AVC: Do you think there's any particular reason why stability and normalcy and family are so vitally important to you personally?

JC: Well, I think it's important to being a healthy person. So while you're here on the earth, you might as well enjoy it. And it's hard to enjoy things when you're crazy.


AVC: But it obviously isn't a drive for a whole lot of people in your industry. Even John, it seems. Which might have helped his career, if you compare his involvement in the film business at this point to yours.

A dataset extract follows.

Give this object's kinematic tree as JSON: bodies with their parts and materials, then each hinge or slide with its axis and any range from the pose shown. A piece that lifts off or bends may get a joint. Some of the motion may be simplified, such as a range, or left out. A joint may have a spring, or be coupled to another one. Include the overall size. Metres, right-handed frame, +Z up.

JC: But I think we need to help these people, we need to help everyone understand that fame and money—it's just all the same things that everyone knows, religion knows, but religion ruins it. Not John, I think John is—I wasn't targeting him. Because I think he does know the importance of stability. I think people just get distracted, and you get very distracted when there's lots of fancy things around, and people have money. It's hard. Life's hard. Relationships are hard. If you can get distracted, you will.


AVC: The two of you were both interested in acting from a really early age, and performance seems to have been an important part of your family. You started your film career about three years before he did—was there ever a point where he might have given up on film work if he hadn't seen you succeeding, or where you might have given up if not for him?

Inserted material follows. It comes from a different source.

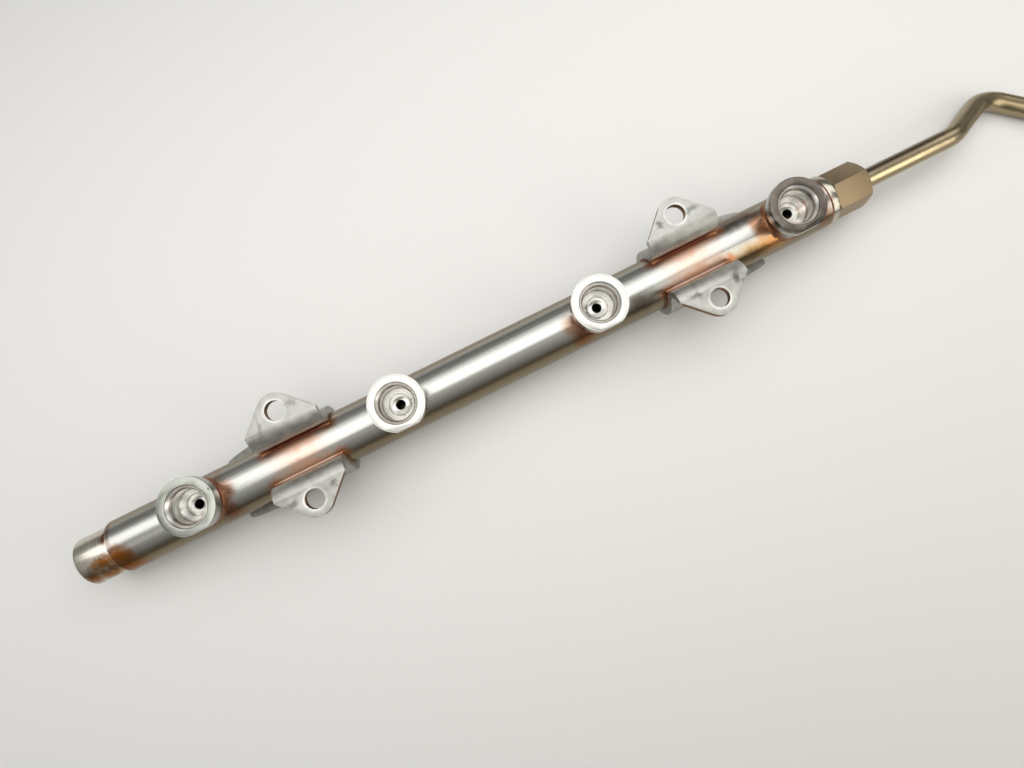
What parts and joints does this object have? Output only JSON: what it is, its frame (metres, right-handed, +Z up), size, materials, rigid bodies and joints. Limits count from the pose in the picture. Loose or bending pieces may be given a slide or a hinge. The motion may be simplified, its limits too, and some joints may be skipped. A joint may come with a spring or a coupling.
{
  "type": "fuel rail",
  "caption": "Round fuel rail with a row of injector cups, two saddle mounting brackets, an end plug and a bent inlet pipe held by a union nut.",
  "frame": {"origin": "centre of the four mounting holes, in the plane of the ears' upper faces, which seat on the engine", "axes": "+X along the rail from the end plug to the inlet, +Z up, the way the injector cups open, +Y to the left of +X"},
  "size_m": [0.4556, 0.0496, 0.0345],
  "materials": {
    "rail_steel": "satin",
    "plug_steel": "satin",
    "cup_steel": "satin",
    "bracket_steel": "matte",
    "nut_steel": "satin",
    "pipe_steel": "satin",
    "copper_braze": "satin"
  },
  "bodies": {
    "root": {"rail_tube": "rail_steel", "end_plug": "plug_steel", "injector_cup_1": "cup_steel", "injector_cup_2": "cup_steel", "injector_cup_3": "cup_steel", "injector_cup_4": "cup_steel", "mounting_bracket_left": "bracket_steel", "mounting_bracket_right": "bracket_steel", "inlet_fitting": "cup_steel", "union_nut": "nut_steel", "pipe_sleeve": "nut_steel", "fuel_pipe": "pipe_steel", "cup_braze": "copper_braze", "bracket_braze": "copper_braze", "tube_end_braze": "copper_braze"}
  },
  "joints": []
}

JC: I think it helps to know another person in the business, because everything is such an illusion, so it's great to be able to go, "Oh my God! This is how it really is!" or "This is how it happens there!" You know, 'cause nobody knows any of it. People know more now in general, I think. So I think it was helpful to have each other. And to have my dad; he was in advertising, so he knew the other side to the business as well. So if someone turned you down at an audition, it wasn't necessarily personal, whoever got it—maybe it was nepotism, maybe they reminded them of their aunt or their whatever. So not to take it personally was helpful too.